Wenn sich das erwartete Interesse der Passagiere an schnellen Katamaranverbindungen bestätigt, will die Reederei den eingeschlagenen Innovationspfad weiter verfolgen: „Zu unseren Unternehmenszielen gehört Nachhaltigkeit ebenso wie Innovation. Wünschenswert wäre aus heutiger Sicht ein Hybrid- oder sogar ein vollelektrischer Antrieb für den angedachten eigenen Katamaran“, so Frisia-Prokurist Olaf Weddermann. Die von Wettbewerbern genutzten Gasantriebe hält Reederei-Vorstand Stegmann für eine Übergangslösung und weist auf andere Projekte seines Hauses hin, wie die bei der Pella Sietas-Werft in Hamburg in Bau befindliche 74,3 m lange Doppelend-Personen- und Autofähre für den Norddeich-Norderney-Verkehr, die einen dieselelektrischen Batterie-Hybrid-Antrieb für 12 kn erhält und ein Wassertaxi mit Elektroantrieb, das man derzeit gemeinsam mit der Seefahrtschule Leer testet. Auf jeden Fall soll für den neuen Wasserbus ein umweltverträglicher Antrieb gefunden werden. Das würde nicht nur zum Nationalpark Wattenmeer passen, sondern sich auch bestens ins Portfolio von Norden Frisia einfügen.
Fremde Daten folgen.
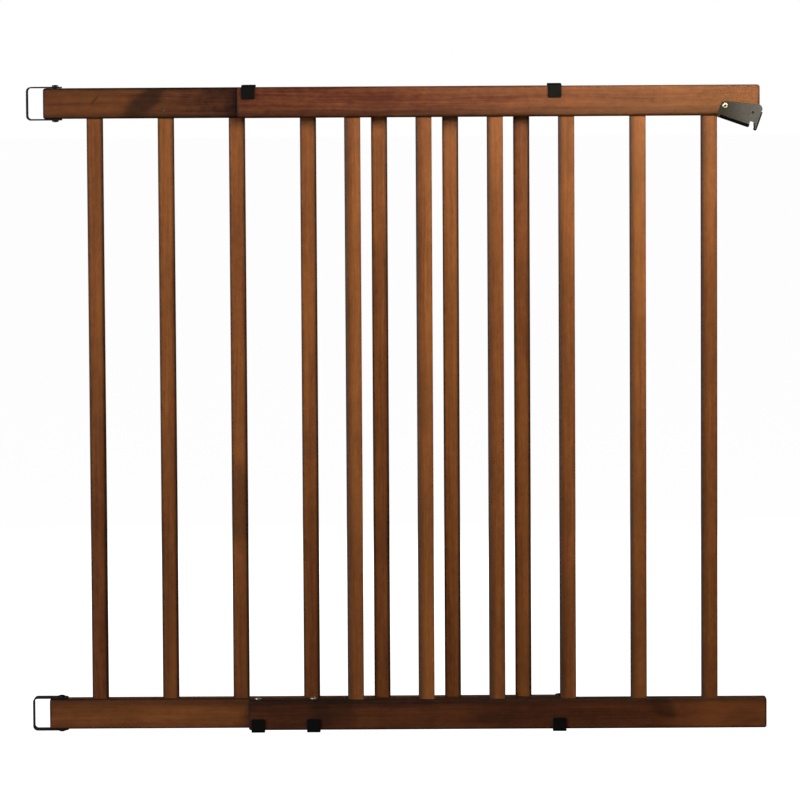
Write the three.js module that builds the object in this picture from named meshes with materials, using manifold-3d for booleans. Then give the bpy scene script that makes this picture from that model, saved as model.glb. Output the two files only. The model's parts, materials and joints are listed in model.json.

Denn neben E-Rädern und -Rollern sowie elektrisch betriebenen Pkw, die die Unternehmensgruppe auf dem Festland anbietet, arbeitet die Inselfluggesellschaft FLN Frisia Luftverkehr bereits mit einem Joint Venture–Partner an einem Elektroflugzeug. Da die Kosten für die Entwicklung und den Bau eines neuen Katamaran-Wasserbusses leichter aufzubringen seien, wenn sie über eine größere Anzahl von Schiffseinheiten verteilt werden könnten, sei es von Vorteil, wenn sich zwei oder drei an dem Typ interessierte Reedereien dafür zusammenfinden würden. „Sollte sich eine weitere innovative Partnerschaft mit maritimen Experten entwickeln, wäre das ein schönes Resultat dieser Testfahrten“, hofft Reederei-Vorstand Carl-Ulfert Stegmann.